« JE SUIS À PEU PRÈS SÛR qu’on ne jouera jamais mes pièces après ma mort, ni qu’on lira mes livres. Tout sera enterré avec moi. J’en suis de plus en plus certain, mais je continue d’écrire, comme un fou ». C’est un propos de Jean Genet en 1958 dans une lettre à Bernard Frechtman (p. 918). Heureusement, il se trompe, et il faut mettre son jugement pessimiste au rang des angoisses infondées. Car près de cinquante années plus tard, avec le récent volume de la Pléiade consacré à son œuvre théâtrale1, Genet nous revient comme un boulet en plein visage. Obscur et lumineux, violent en tout cas, d’une irrécusable violence d’être-là.
Voici donc rassemblés, les textes de théâtre, ceux qui sont moins connus (SPLENDID’S, ADAME MIROIR, ELLE, LE BAGNE ) et ceux qui le sont davantage ici éclairés de leurs variantes (deux versions de HAUTE SURVEILLANCE plus un état intermédiaire, deux versions du BALCON, deux versions des BONNES ; LES NÈGRES et LES PARAVENTS, augmentés de fragments manuscrits et dactylographiés).
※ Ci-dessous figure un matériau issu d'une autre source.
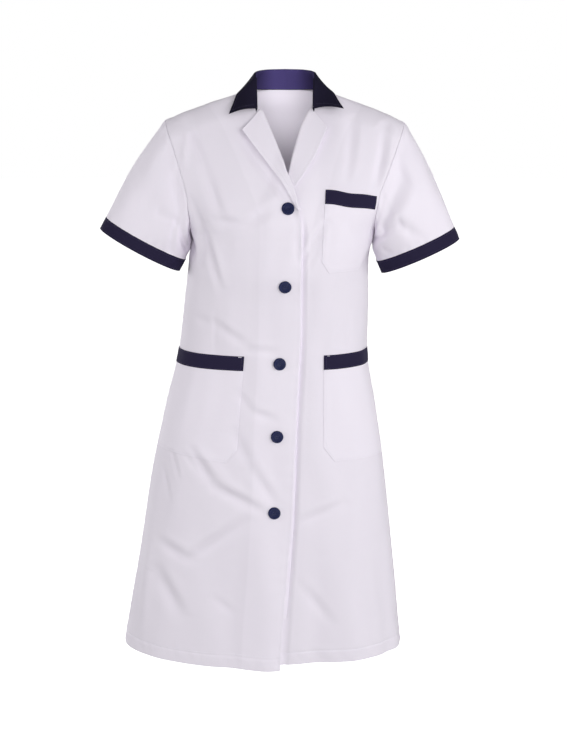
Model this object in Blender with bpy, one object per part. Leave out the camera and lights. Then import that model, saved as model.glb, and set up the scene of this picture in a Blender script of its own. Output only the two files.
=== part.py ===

À quoi il faut ajouter un choix de lettres et les grands textes théoriques qui tracent dans une langue remarquable une figure du théâtre comme art sacré. Chaque texte fait l’objet d’une présentation et d’une analyse très complète.
On croyait tout connaître de Genet. Et bien non. Si connaître signifie parcourir les orientations parfois divergentes d’un texte et de ses mots, les tours et les détours d’une écriture, beaucoup de chemin reste à faire. Genet taille et retaille son diamant, avec entêtement, avec obstination ; les versions se succèdent, se corrigent, se dénoncent ; les variantes se déploient, comme s’il y avait un point de résolution qu’on approche mais qu’on n’atteint jamais. Dans une introduction qui éclaire remarquablement le parcours et les enjeux de l’écriture chez Genet, Michel Corvin écrit : Vue sous cet angle (la recherche d’un absolu dans l’écriture dramatique), chaque pièce écrite ou en cours d’écriture est moins un palier pour accéder à un niveau supérieur qu’un écran qui gêne le dramaturge dans une quête ontologique plus encore qu’artistique. Ce qui expliquerait aussi que Genet compose en même temps ses trois pièces essentielles (LE BALCON, LES NÈGRES, LES PARAVENTS) comme devant, chacune, rester en suspens et provoquer, pour ainsi dire, la suivante à la naissance. Suivante qui sera la « Vraie ». (p. XVII)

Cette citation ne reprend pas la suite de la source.